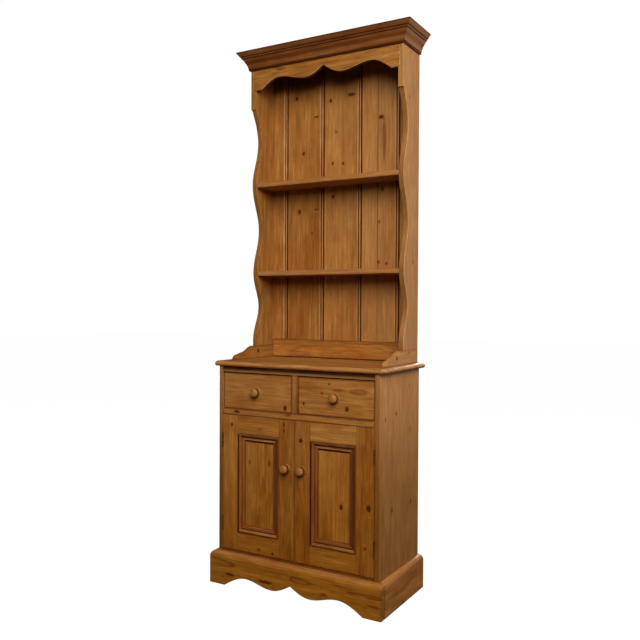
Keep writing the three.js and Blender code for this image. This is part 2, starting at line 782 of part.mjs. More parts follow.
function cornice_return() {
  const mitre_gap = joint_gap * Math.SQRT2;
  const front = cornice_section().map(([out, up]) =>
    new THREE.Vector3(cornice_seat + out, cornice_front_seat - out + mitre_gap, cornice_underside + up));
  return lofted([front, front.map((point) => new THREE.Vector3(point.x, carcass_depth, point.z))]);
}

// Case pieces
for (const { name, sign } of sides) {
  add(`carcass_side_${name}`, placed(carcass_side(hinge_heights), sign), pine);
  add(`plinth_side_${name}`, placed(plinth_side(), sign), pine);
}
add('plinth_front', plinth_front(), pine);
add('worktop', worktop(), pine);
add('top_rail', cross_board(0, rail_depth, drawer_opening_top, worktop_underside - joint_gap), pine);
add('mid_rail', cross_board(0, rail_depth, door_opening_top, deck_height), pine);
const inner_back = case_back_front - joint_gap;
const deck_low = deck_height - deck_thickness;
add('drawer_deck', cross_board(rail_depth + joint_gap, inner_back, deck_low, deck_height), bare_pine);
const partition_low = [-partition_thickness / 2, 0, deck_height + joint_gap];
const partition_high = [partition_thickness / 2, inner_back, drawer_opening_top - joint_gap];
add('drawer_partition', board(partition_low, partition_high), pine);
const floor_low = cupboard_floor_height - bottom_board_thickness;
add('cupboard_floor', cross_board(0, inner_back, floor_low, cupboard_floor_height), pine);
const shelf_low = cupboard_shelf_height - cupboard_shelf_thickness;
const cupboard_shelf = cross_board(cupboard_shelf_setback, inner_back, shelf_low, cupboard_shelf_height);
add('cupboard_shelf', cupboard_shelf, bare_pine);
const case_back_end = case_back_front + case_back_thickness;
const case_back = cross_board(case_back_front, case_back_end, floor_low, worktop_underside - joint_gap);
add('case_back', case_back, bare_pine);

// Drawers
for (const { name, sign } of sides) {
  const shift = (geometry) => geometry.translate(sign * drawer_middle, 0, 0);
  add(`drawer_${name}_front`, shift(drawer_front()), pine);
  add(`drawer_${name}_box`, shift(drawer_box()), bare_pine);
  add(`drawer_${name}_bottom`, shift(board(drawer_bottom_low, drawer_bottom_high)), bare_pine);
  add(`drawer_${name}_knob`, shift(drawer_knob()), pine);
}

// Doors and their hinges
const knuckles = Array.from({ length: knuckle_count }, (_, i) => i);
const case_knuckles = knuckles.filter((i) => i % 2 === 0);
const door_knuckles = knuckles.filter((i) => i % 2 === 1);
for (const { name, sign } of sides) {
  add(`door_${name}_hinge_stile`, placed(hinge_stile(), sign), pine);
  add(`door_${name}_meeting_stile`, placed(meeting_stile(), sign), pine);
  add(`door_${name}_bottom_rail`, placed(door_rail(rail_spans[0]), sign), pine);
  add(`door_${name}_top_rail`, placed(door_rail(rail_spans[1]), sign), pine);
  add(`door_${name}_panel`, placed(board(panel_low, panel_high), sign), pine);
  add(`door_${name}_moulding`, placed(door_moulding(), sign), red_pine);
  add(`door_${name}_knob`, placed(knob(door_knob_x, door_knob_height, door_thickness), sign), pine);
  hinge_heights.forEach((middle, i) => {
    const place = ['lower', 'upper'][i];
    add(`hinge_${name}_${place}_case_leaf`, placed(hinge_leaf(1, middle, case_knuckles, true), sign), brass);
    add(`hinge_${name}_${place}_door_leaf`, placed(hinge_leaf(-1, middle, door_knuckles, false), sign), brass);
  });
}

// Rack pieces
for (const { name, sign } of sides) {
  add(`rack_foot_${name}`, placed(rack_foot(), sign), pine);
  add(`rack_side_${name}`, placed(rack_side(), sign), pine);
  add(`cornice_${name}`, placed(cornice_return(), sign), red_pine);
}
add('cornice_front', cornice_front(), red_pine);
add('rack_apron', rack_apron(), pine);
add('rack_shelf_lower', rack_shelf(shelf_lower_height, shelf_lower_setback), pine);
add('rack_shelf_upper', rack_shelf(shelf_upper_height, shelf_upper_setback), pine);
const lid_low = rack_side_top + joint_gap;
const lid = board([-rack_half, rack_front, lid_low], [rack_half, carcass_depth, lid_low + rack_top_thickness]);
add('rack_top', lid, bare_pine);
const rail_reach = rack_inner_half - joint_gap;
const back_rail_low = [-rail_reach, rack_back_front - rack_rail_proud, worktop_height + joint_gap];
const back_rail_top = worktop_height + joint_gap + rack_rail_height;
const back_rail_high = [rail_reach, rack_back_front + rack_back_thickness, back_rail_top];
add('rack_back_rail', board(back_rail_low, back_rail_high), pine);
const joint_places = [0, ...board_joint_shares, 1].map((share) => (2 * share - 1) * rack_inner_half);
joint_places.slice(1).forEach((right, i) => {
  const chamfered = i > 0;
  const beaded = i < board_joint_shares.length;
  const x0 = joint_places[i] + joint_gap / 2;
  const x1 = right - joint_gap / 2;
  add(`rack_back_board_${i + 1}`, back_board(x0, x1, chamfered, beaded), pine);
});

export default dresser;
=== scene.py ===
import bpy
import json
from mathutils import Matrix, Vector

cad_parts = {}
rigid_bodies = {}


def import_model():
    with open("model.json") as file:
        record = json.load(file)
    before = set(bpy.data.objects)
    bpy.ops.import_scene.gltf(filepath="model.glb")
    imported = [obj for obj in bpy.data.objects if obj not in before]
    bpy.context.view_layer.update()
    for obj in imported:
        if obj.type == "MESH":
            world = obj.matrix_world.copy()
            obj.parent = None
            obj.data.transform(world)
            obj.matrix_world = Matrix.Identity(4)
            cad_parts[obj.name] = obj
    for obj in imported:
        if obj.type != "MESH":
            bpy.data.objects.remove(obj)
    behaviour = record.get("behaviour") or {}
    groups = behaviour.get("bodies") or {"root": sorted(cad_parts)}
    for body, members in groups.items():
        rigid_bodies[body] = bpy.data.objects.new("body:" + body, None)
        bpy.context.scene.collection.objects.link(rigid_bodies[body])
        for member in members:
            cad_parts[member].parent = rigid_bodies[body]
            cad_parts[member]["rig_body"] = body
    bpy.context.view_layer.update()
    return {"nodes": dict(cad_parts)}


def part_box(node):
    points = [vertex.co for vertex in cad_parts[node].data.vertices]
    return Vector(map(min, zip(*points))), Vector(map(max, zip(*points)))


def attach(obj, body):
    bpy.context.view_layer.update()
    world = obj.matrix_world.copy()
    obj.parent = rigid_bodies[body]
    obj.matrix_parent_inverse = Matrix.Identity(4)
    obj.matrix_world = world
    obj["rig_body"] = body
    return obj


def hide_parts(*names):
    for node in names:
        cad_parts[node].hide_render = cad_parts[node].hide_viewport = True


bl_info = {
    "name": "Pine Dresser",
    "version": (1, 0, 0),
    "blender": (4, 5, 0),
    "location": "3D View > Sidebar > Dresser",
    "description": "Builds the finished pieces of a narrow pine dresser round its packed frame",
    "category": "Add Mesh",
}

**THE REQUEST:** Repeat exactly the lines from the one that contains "const back_rail_high = [rail_reach, rack_back_front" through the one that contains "for member in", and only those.

**SOLUTION:**
const back_rail_high = [rail_reach, rack_back_front + rack_back_thickness, back_rail_top];
add('rack_back_rail', board(back_rail_low, back_rail_high), pine);
const joint_places = [0, ...board_joint_shares, 1].map((share) => (2 * share - 1) * rack_inner_half);
joint_places.slice(1).forEach((right, i) => {
  const chamfered = i > 0;
  const beaded = i < board_joint_shares.length;
  const x0 = joint_places[i] + joint_gap / 2;
  const x1 = right - joint_gap / 2;
  add(`rack_back_board_${i + 1}`, back_board(x0, x1, chamfered, beaded), pine);
});

export default dresser;
=== scene.py ===
import bpy
import json
from mathutils import Matrix, Vector

cad_parts = {}
rigid_bodies = {}


def import_model():
    with open("model.json") as file:
        record = json.load(file)
    before = set(bpy.data.objects)
    bpy.ops.import_scene.gltf(filepath="model.glb")
    imported = [obj for obj in bpy.data.objects if obj not in before]
    bpy.context.view_layer.update()
    for obj in imported:
        if obj.type == "MESH":
            world = obj.matrix_world.copy()
            obj.parent = None
            obj.data.transform(world)
            obj.matrix_world = Matrix.Identity(4)
            cad_parts[obj.name] = obj
    for obj in imported:
        if obj.type != "MESH":
            bpy.data.objects.remove(obj)
    behaviour = record.get("behaviour") or {}
    groups = behaviour.get("bodies") or {"root": sorted(cad_parts)}
    for body, members in groups.items():
        rigid_bodies[body] = bpy.data.objects.new("body:" + body, None)
        bpy.context.scene.collection.objects.link(rigid_bodies[body])
        for member in members:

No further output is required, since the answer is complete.